Nicholas Mapa, senior economist at ING Bank Manila, said government expenditures jumped 22.4 percent in November, making up for lost time due to the delayed implementation of the 2019 national budget.

“So far, spending in the Q4 of 2019 posted 11.7 percent growth, keeping hopes alive for a strong 4Q GDP finish for the Philippines,” he said.

 Mapa said the budget deficit widened 17 percent to P60.9 billion as the growth in spending outpaced revenue collections.

He said the strong expenditure showing by the government adds another case for fourth quarter GDP to zoom to 6.6 percent, helping bring full year growth to the lower end of the government’s six to 6.5 percent target.
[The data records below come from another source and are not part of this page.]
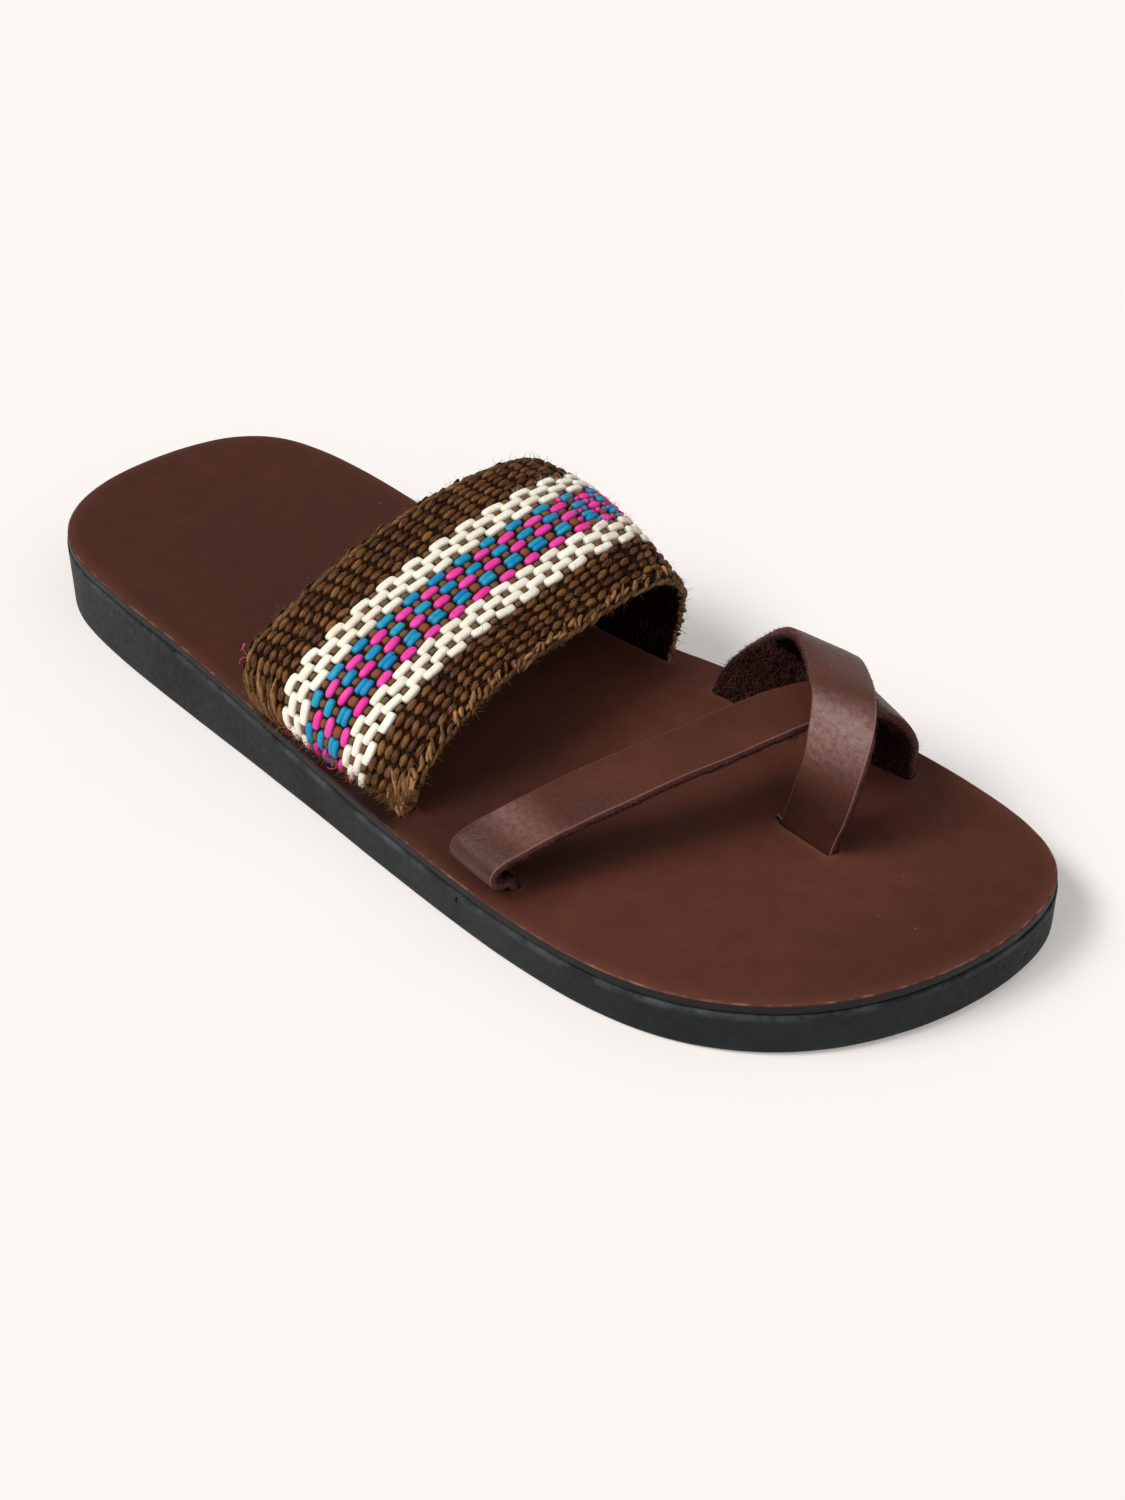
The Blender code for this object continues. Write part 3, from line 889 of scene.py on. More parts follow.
def strap_material(settings):
    """Chrome tanned strap leather: satin grain with fine wrinkles at its bends, raw fibrous cut edges."""
    material, node, shader = new_material("satin_strap_leather")
    flat = node("ShaderNodeAttribute", attribute_name="strap_mm").outputs["Vector"]
    side, bend, rim, soak, pull, depth = (
        node("ShaderNodeAttribute", attribute_name=name).outputs["Fac"]
        for name in ("side", "bend", "rim", "soak", "pull", "depth"))
    # the scales count swells in a millimetre: 0.06 is one in 17 mm, 0.7 one in 1.4 mm
    large = node("ShaderNodeTexNoise", {"Vector": flat, "Scale": 0.06, "Detail": 3.0})
    small = node("ShaderNodeTexNoise", {"Vector": flat, "Scale": 0.7, "Detail": 5.0, "Roughness": 0.65})
    tone = node("ShaderNodeMapRange", {"Value": large, "From Min": 0.35, "From Max": 0.65,
                                       "To Min": 0.65, "To Max": 0.0})
    # painted pale patches where the strap bends: on the slanting strap partly its grain drawn paler and
    # partly a painted highlight, on the toe loop a painted highlight; over the loop's crown it is painted
    # paler
    patchy = node("ShaderNodeMapRange", {"Value": small, "From Min": 0.35, "From Max": 0.65, "To Min": 0.35})
    drawn = node("ShaderNodeMath", {0: pull, 1: patchy}, operation="MULTIPLY")
    # the cut edge is raw; its pits between the fibres are painted dark as painted shade, more towards its
    # lower side
    fibres = node("ShaderNodeTexNoise", {"Vector": flat, "Scale": 1.7, "Detail": 4.0, "Roughness": 0.75})
    pits = node("ShaderNodeMath", {0: depth, 1: 0.36, 2: fibres}, operation="MULTIPLY_ADD")
    pitted = node("ShaderNodeMapRange", {"Value": pits, "From Min": 0.66, "From Max": 0.80})
    raw = node("ShaderNodeMix", {0: pitted, 6: settings.edge_colour, 7: linear("1a0c0c")}, data_type="RGBA")
    is_edge = node("ShaderNodeMapRange", {"Value": side, "From Min": 0.25, "From Max": 0.75})
    # painted shade darkens the grain near the strap's first end; painted pale patches and highlights follow,
    # and the rim is a painted highlight on the toe-side edge
    colour = settings.grain_colour
    coats = ((tone, settings.grain_dark), (soak, linear("22100c")), (drawn, linear("8c6a64")),
             (rim, linear("9c7064")), (is_edge, raw))
    for share, coat in coats:
        colour = node("ShaderNodeMix", {0: share, 6: colour, 7: coat}, data_type="RGBA")
    # wrinkles lie across the strap, close together where it bends
    squeezed = node("ShaderNodeMapping", {"Vector": flat, "Scale": (0.35, 1.15, 1.0)})
    wrinkle = node("ShaderNodeTexNoise", {"Vector": squeezed, "Scale": 1.0, "Detail": 4.0,
                                          "Roughness": 0.6, "Distortion": 0.6})
    shallow = node("ShaderNodeMath", {0: wrinkle, 1: 0.26}, operation="MULTIPLY")
    folds = node("ShaderNodeMath", {0: shallow, 1: bend}, operation="MULTIPLY")
    # pores 0.8 mm apart; a hide's own are usually finer and would hardly show
    pores = node("ShaderNodeTexVoronoi", {"Vector": flat, "Scale": 1.25}, feature="SMOOTH_F1")
    pebble = node("ShaderNodeTexNoise", {"Vector": flat, "Scale": 2.4, "Detail": 3.0, "Roughness": 0.6})
    grain = node("ShaderNodeMix", {0: 0.6, 2: pores, 3: pebble}, data_type="FLOAT")
    fuzz = node("ShaderNodeMath", {0: fibres, 1: is_edge}, operation="MULTIPLY")
    height = node("ShaderNodeMath", {0: folds, 1: grain}, operation="ADD")
    rise = node("ShaderNodeMath", {0: height, 1: fuzz}, operation="ADD")
    bump = node("ShaderNodeBump", {"Height": rise, "Strength": 0.5, "Distance": 0.0004})
    satin = node("ShaderNodeMapRange", {"Value": small, "From Min": 0.3, "From Max": 0.7,
                                        "To Min": 0.36, "To Max": 0.52})
    rough = node("ShaderNodeMix", {0: is_edge, 2: satin, 3: 0.9}, data_type="FLOAT")
    finish_shader(shader, colour, rough, 0.27, Normal=bump)
    return material


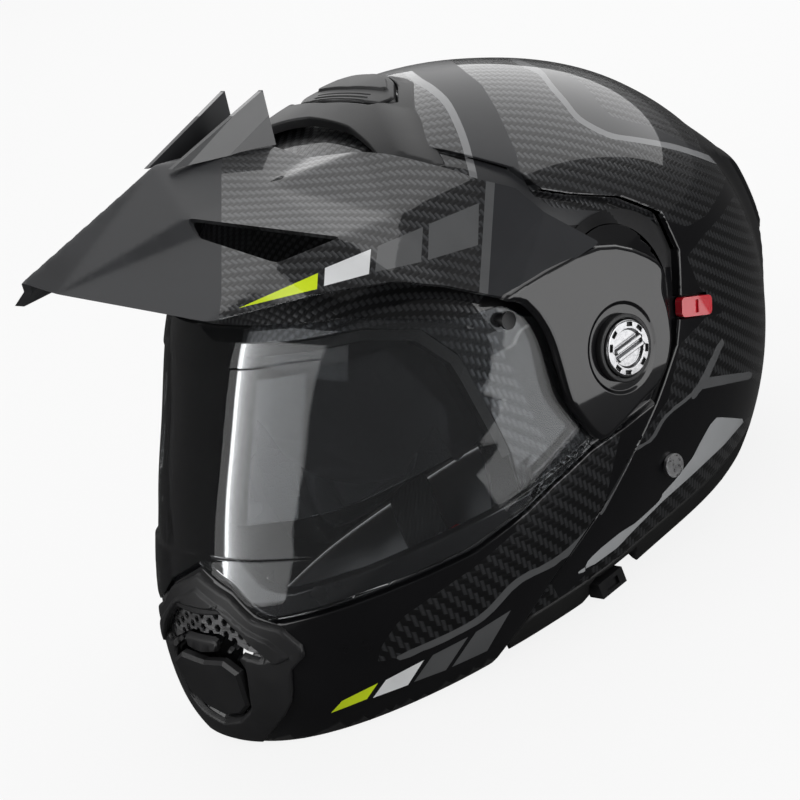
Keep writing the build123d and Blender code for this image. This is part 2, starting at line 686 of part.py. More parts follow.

“Expect a photo finish to Q4 GDP growth with full year growth likely at six percent for 2019,” he said.

 The country’s GDP growth averaged 5.8 percent in the first three quarters of the year, lower than the target set by economic managers due to soft global markets resulting from  the US-China trade war, the delayed implementation of the 2019 national budget, and the tightening cycle by the Bangko Sentral ng Pilipinas in 2018.

 The GDP expansion accelerated to 6.2 percent in the third quarter after slumping to a four-year low of 5.5 percent in the second quarter from 5.6 percent in the first quarter.

Inflation averaged 2.5 percent from January to November, well within the BSP’s two to four percent target, despite picking up to a three month high of 1.3 percent in November from a 43-month low of 0.8 percent in October.

The benign inflation environment allowed the central bank’s Monetary Board to slash interest rates by 75 basis points, partially unwinding a tightening episode that saw rates rise by 175 basis points.

“Consumption activity should remain robust with inflation subdued, all the more powered by the more than eight percent pickup in overseas Filipino remittance flows,” Mapa said.

BSP Governor Benjamin Diokno has signaled further rate cuts next year for a cumulative reduction of 50 basis points as well as the resumption of the reduction in the reserve requirement ratio for banks to free up liquidity in the financial system.

 “Two months of decent car sales growth coupled with a resumption in construction activity points to revitalized investment activity as the sector recovers from two straight quarters of negative growth as Diokno dials back the 2018 rate hike cycle,” Mapa said.